The key is learning how to press all three pedals – performance, growth and wellbeing – in sync to create sustainable success. Here’s how you can maintain that balance.
Clean feedback drives performance, but it’s also crucial for supporting growth and wellbeing. Feedback should be clear, direct and free from bias or hidden agendas. It should create clarity for the receiver, offering a clear understanding of what’s working, what needs to improve and what actions to take next.
The key is learning how to press all three pedals – performance, growth and wellbeing – in sync to create sustainable success.
Feedback isn’t a weapon and it’s not a lecture. Clean feedback is a discovery tool – it opens the door for a curious conversation that helps people develop. It supports clear growth by highlighting where people can improve, stretch and learn. But it also plays a vital role in wellbeing. Feedback that’s clean and free of judgment reduces anxiety, allowing people to feel secure in their roles rather than be triggered by vague or emotionally charged criticism.
Delivering clean feedback ensures that your organization performs well by keeping everyone on the right track, grows steadily through continuous learning and maintains a positive, supportive environment where people feel good and ready to get better.
When roles are unclear, confusion and stress follow. Without a clear understanding of their responsibilities, people waste energy on tasks outside their scope and performance suffers. Role clarity ensures that everyone knows exactly what is expected of them and how their work contributes to the bigger picture.
Role clarity directly boosts performance by enabling people to focus on their key responsibilities without getting bogged down in ambiguity. It also promotes growth because individuals can see where they need to develop and grow within their defined role.
For wellbeing, role clarity reduces stress and provides stability – team members feel secure when they know exactly where they stand and what is required of them.
By removing ambiguity, role clarity allows your organization to perform at its best, grow with intention and ensure people feel secure and empowered in their work.
Great relationships form the backbone of a healthy organization.
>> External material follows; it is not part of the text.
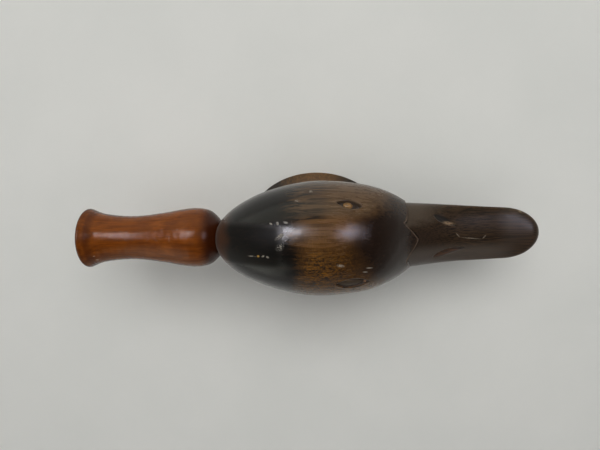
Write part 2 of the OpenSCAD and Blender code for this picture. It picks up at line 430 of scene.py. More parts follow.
def make_head():
    around = 300
    crowds = [(49, 13, 1.7), (131, 13, 1.7), (63, 5, 0.7), (117, 5, 0.7)]
    angles = np.radians(spread(0, 360, around + 1, crowds)[:-1])
    share = spread(0, 1, 268, [(0.69, 0.085, 1.2), (0.985, 0.03, 1.5), (0.0, 0.03, 3)])
    line = feather_x(angles)
    edge = 0.4
    x = NAPE_X + 0.04 + np.outer(share, line - edge - NAPE_X - 0.04)
    a = np.repeat(angles[None], len(share), 0)
    skin = head_point(x, a)
    di = np.gradient(skin, axis=0)
    dk = np.roll(skin, -1, 1) - np.roll(skin, 1, 1)
    normal = unit(np.cross(dk, di))
    flip = np.sign(np.einsum("ijk,ijk->ij", normal, skin - np.array([0, 0, HEAD_Z])))
    normal *= flip[..., None]
    flat = skin.reshape(-1, 3)
    # Knife work leaves the skin very slightly uneven, least near the joints
    calm = step(-43, -34, flat[:, 0]) * step(44, 37, flat[:, 0])
    push = (0.16 * waves(flat, 21, 3) + 0.05 * waves(flat, 7.5, 5)) * calm
    for side in (1, -1):
        push -= eye_depth(flat, side)
    skin = skin + normal * push.reshape(skin.shape[:2])[..., None]
    # The front edge is rounded over, then the face runs in to a point behind the bill
    rings = list(skin)
    last = rings[-1]
    ny = np.cos(angles) / head_half(line)
    nz = np.sin(angles) / np.where(np.sin(angles) > 0, head_up(line), head_down(line))
    size = np.hypot(ny, nz)
    inward = -np.stack([0 * ny, ny / size, nz / size], -1)
    for deg in (20, 40, 60, 80, 90):
        t = math.radians(deg)
        ring = last + inward * (edge * (1 - math.cos(t)))
        ring[:, 0] += edge * math.sin(t)
        rings.append(ring)
    rim = rings[-1]
    for depth in (0.5, 1.1, 1.9):
        rings.append(rim + inward * depth)
    base = rings[-1]
    core = np.array([40.5, 0, head_mid(40.0)])
    for t in (0.25, 0.5, 0.75, 0.93):
        rings.append(base + (core - base) * t)
    return closed_loft("head_carving", np.array(rings), first=(NAPE_X, 0, HEAD_Z), last=core)


def make_neck_skin(name, around=220, levels=150):
    a = full_turn(around)
    rings = []
    for h in NECK_H * (np.linspace(0, 1, levels) ** 1.25):
        half_x, half_y = (float(neck_half(h, *halves)) for halves in zip(FOOT, WAIST, NECK_TOP))
        x0 = FOOT_FORWARD * flare(h)
        rings.append(np.stack([half_x * np.cos(a) + x0, half_y * np.sin(a), np.full(around, h)], -1))
    rings = np.array(rings)
    flat = rings.reshape(-1, 3)
    out = unit(flat * np.array([1, 1, 0]))
    calm = step(3, 9, flat[:, 2]) * step(NECK_H, 30, flat[:, 2])
    flat = flat + out * (0.14 * waves(flat, 19, 11) * calm)[:, None]
    return closed_loft(name, flat.reshape(rings.shape), first=(0, 0, 0), last=(0, 0, NECK_H))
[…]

When trust and communication flow freely between team members, performance improves. People collaborate more effectively, share ideas and feel comfortable taking risks, which ultimately drives stronger results.
Strong relationships also fuel growth. When people feel safe with one another, they’re more willing to seek feedback, ask for help and explore new opportunities for development. They take risks knowing they’ll be supported, which fosters innovation and learning.
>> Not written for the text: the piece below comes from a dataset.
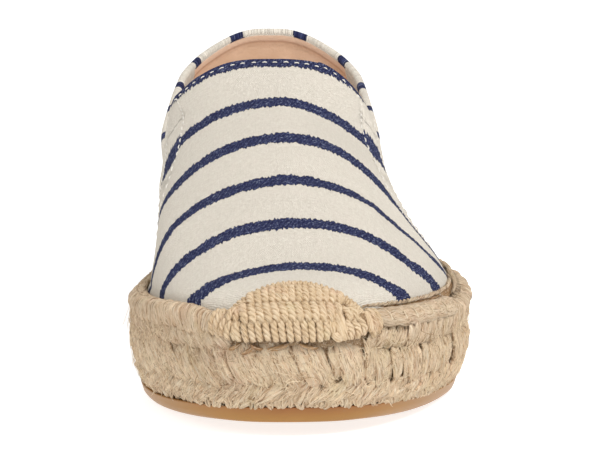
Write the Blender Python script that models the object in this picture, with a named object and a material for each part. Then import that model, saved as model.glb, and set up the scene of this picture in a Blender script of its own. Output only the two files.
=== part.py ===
"""A left-foot espadrille smoking slipper: canvas upper on a platform of braided jute.

The shoe is worked out in its own last coordinates, in millimetres:
  s      distance from the back of the heel towards the toe
  x      across the foot, medial (big toe) side negative, lateral side positive
  z      height above the floor
to_frame() turns them into the scene's frame, in metres: toe towards -Y, lateral
side towards +X, origin at the centre of the footprint on the floor.
"""

import bpy
import numpy as np

# Driving dimensions, in millimetres
LENGTH = 252.0          # heel to toe, over the widest part of the jute
HEEL_THICKNESS = 32.0   # rubber and jute together, under the heel
TOE_SPRING = 4.5        # how far the tip of the sole lifts off the floor
SPRING_START = 178.0    # where the sole starts to lift
RUBBER = 4.0            # outsole thickness
GAP = 0.3               # between pieces that touch
RIM = 5.0               # jute showing round the foot of the upper
LIP_MEDIAL = 2.2        # how far the jute's rolled edge stands above the platform
LIP_LATERAL = 0.8
WALL = 2.0              # canvas, interlining and lining together
FOOTBED = 4.0           # insole thickness at its edge
FOOTBED_DISH = 1.0      # how much thinner the insole is along its middle
PATCH_HALF_WIDTH = 19.4 # crocheted toe cap, measured along the sole's outline
PATCH_SHIFT = 1.0       # its middle lies this far to the lateral side of the toe tip
PATCH_STRAIGHT = 7.3    # height of its straight sides before the half-moon
PATCH_CROWN = 14.0      # height of the half-moon above them
PATCH_FOOT = 5.3        # how far it hangs down the jute, below the platform top
PATCH_THICKNESS = 1.9

# Length and roundness of the outline's two ends
HEEL_ROUND, HEEL_POWER = 34.0, 2.15
TOE_ROUND, TOE_POWER = 80.0, 2.22

# Mesh density
STATIONS = 50           # from heel to toe along each side of every outline
LEVELS = 12             # up the upper's wall, from feather line to topline

# Body of the sole before its ends are rounded: half-width on either side of
# the line from heel to toe, and thickness of rubber and jute together.
MEDIAL, LATERAL, THICKNESS = 1, 2, 3
SOLE_COLUMNS = ("station", "medial", "lateral", "thickness")
SOLE = (
    (0.0, 31.5, 32.0, HEEL_THICKNESS),
    (30.0, 33.0, 34.0, HEEL_THICKNESS),
    (60.0, 33.8, 36.2, 31.0),
    (95.0, 33.8, 39.8, 29.6),
    (130.0, 35.0, 44.8, 28.6),
    (160.0, 39.0, 51.4, 28.0),
    (185.0, 43.2, 51.0, 27.2),
    (210.0, 43.8, 48.0, 26.6),
    (252.0, 42.0, 43.0, 26.0),
)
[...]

Through practices like clean feedback, role clarity, building strong relationships and embedding wellbeing into daily work, you can create an organization where people feel good, do well and get better every day.
In terms of wellbeing, great relationships reduce stress by providing a network of support. People feel connected and secure when they know they can rely on their colleagues and leaders. These connections provide emotional and professional safety, helping individuals manage the challenges they face.
By focusing on building and maintaining strong relationships, you support your organization’s performance, fuel its growth and ensure your people feel well supported.
Built-in wellbeing is about creating an environment where wellbeing is woven into the everyday operations of your organization. It’s not a perk or an afterthought, it’s foundational. Every time you make a demand on your people, you’re making a withdrawal from their wellbeing.
Without regular deposits, like flexible working conditions, mental health support and opportunities to recharge, your organization risks burnout.
When wellbeing is built into the culture, performance becomes sustainable. People have the energy and resilience to meet their goals without sacrificing their health. Wellbeing also promotes growth. When individuals feel well supported, they’re more open to taking on new challenges and developing their skills. They’re not just working, they’re thriving.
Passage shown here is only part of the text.